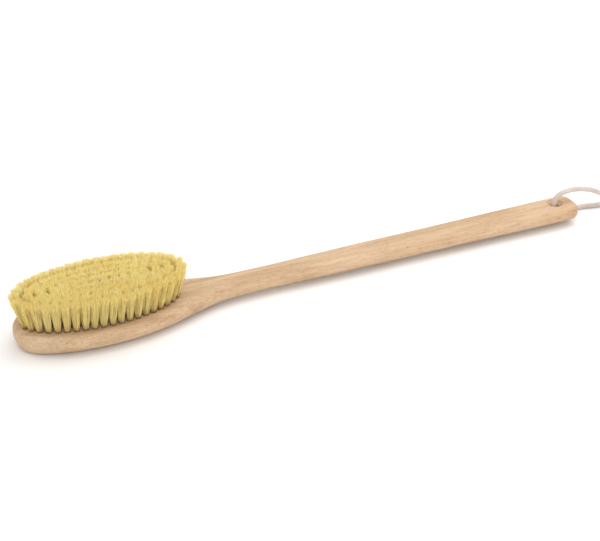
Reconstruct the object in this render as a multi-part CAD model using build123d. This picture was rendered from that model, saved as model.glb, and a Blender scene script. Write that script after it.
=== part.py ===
from build123d import *
import math
import os

# Long-handled body brush: a one-piece beech body, tufts of plant fibre that flat wire
# anchors hold in blind holes, and a cotton hanging cord through the end of the handle.
# Units are millimetres. +X runs from the head to the end of the handle and +Z towards
# the bristle tips. The origin is under the middle of the brush, on the plane that the
# back of the head rests on.

# ---- wooden body ----
LENGTH = 444.4
HEAD_END = -LENGTH / 2
HANDLE_END = LENGTH / 2
FACE_Z = 16.0              # flat face that carries the tufts, level with the handle's top
HEAD_WIDEST = HEAD_END + 59.4
HEAD_HALF_WIDTH = 32.6
HEAD_PLAN_POWER = 2.12     # superellipse power of the head's rounded end
NECK_X = HEAD_END + 160.4
NECK_HALF_WIDTH = 10.0
NECK_CURVE = 1.25          # above 1, the head stays wide for longer before it narrows
GRIP_END_X = HANDLE_END - 9.5
GRIP_HALF_WIDTH = 13.4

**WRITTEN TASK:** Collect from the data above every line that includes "part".

**OUTPUT OF THE EXERCISE:**
Reconstruct the object in this render as a multi-part CAD model using build123d. This picture was rendered from that model, saved as model.glb, and a Blender scene script. Write that script after it.
=== part.py ===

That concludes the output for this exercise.